[BEGIN Information shown]
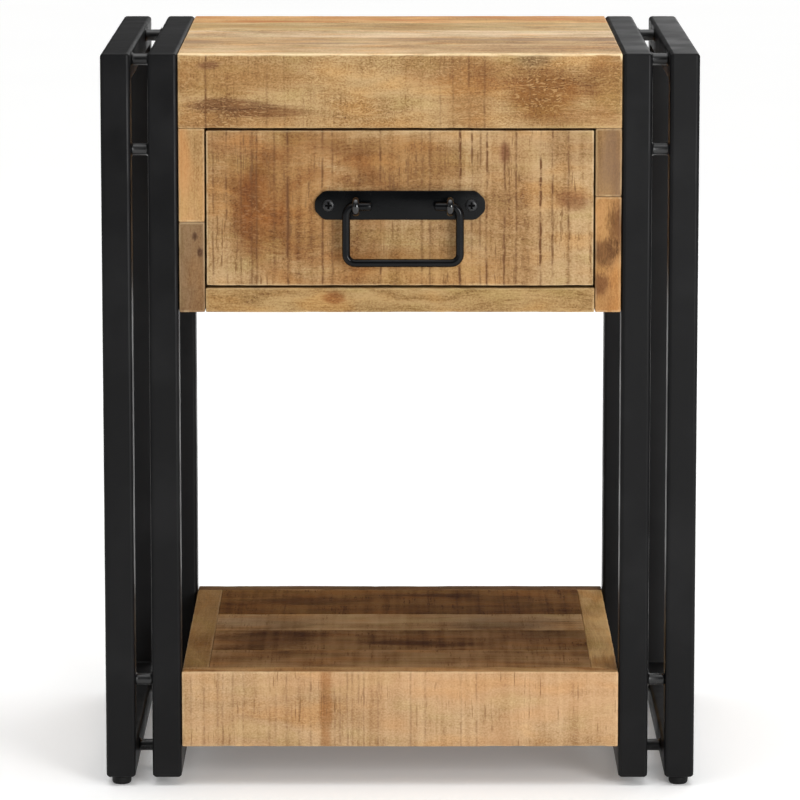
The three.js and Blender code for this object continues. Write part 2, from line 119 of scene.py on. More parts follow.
def skin(rings, sides, closed=False):
    """Faces between rings of points. Closed also joins the last ring to the first."""
    faces = []
    for ring in range(rings if closed else rings - 1):
        this, following = ring * sides, (ring + 1) % rings * sides
        for index in range(sides):
            after = (index + 1) % sides
            faces.append((this + index, this + after, following + after, following + index))
    return faces


def ends(rings, sides):
    """The faces that close the first and the last ring."""
    last = (rings - 1) * sides
    return [tuple(range(sides)), tuple(range(last, last + sides))]


def smooth(piece, degrees):
    """Smooth shading, with edges sharper than the angle kept crisp."""
    mesh = piece.data
    mesh.polygons.foreach_set("use_smooth", [True] * len(mesh.polygons))
    mesh.set_sharp_from_angle(angle=math.radians(degrees))
    mesh.update()


def sharper_than(degrees):
    """Whether an edge between two faces turns by more than an angle."""
    return lambda edge: edge.calc_face_angle(0) > math.radians(degrees)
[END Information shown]
Task objective:
Give the complete listing a second time, exactly as it reads.

Answer to this problem:
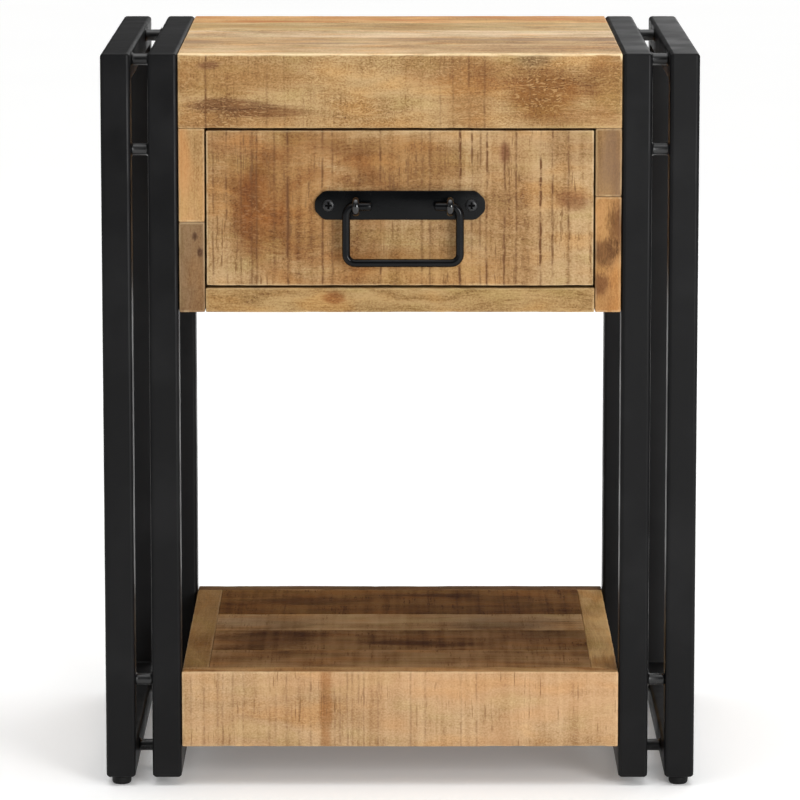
The three.js and Blender code for this object continues. Write part 2, from line 119 of scene.py on. More parts follow.
def skin(rings, sides, closed=False):
    """Faces between rings of points. Closed also joins the last ring to the first."""
    faces = []
    for ring in range(rings if closed else rings - 1):
        this, following = ring * sides, (ring + 1) % rings * sides
        for index in range(sides):
            after = (index + 1) % sides
            faces.append((this + index, this + after, following + after, following + index))
    return faces


def ends(rings, sides):
    """The faces that close the first and the last ring."""
    last = (rings - 1) * sides
    return [tuple(range(sides)), tuple(range(last, last + sides))]


def smooth(piece, degrees):
    """Smooth shading, with edges sharper than the angle kept crisp."""
    mesh = piece.data
    mesh.polygons.foreach_set("use_smooth", [True] * len(mesh.polygons))
    mesh.set_sharp_from_angle(angle=math.radians(degrees))
    mesh.update()


def sharper_than(degrees):
    """Whether an edge between two faces turns by more than an angle."""
    return lambda edge: edge.calc_face_angle(0) > math.radians(degrees)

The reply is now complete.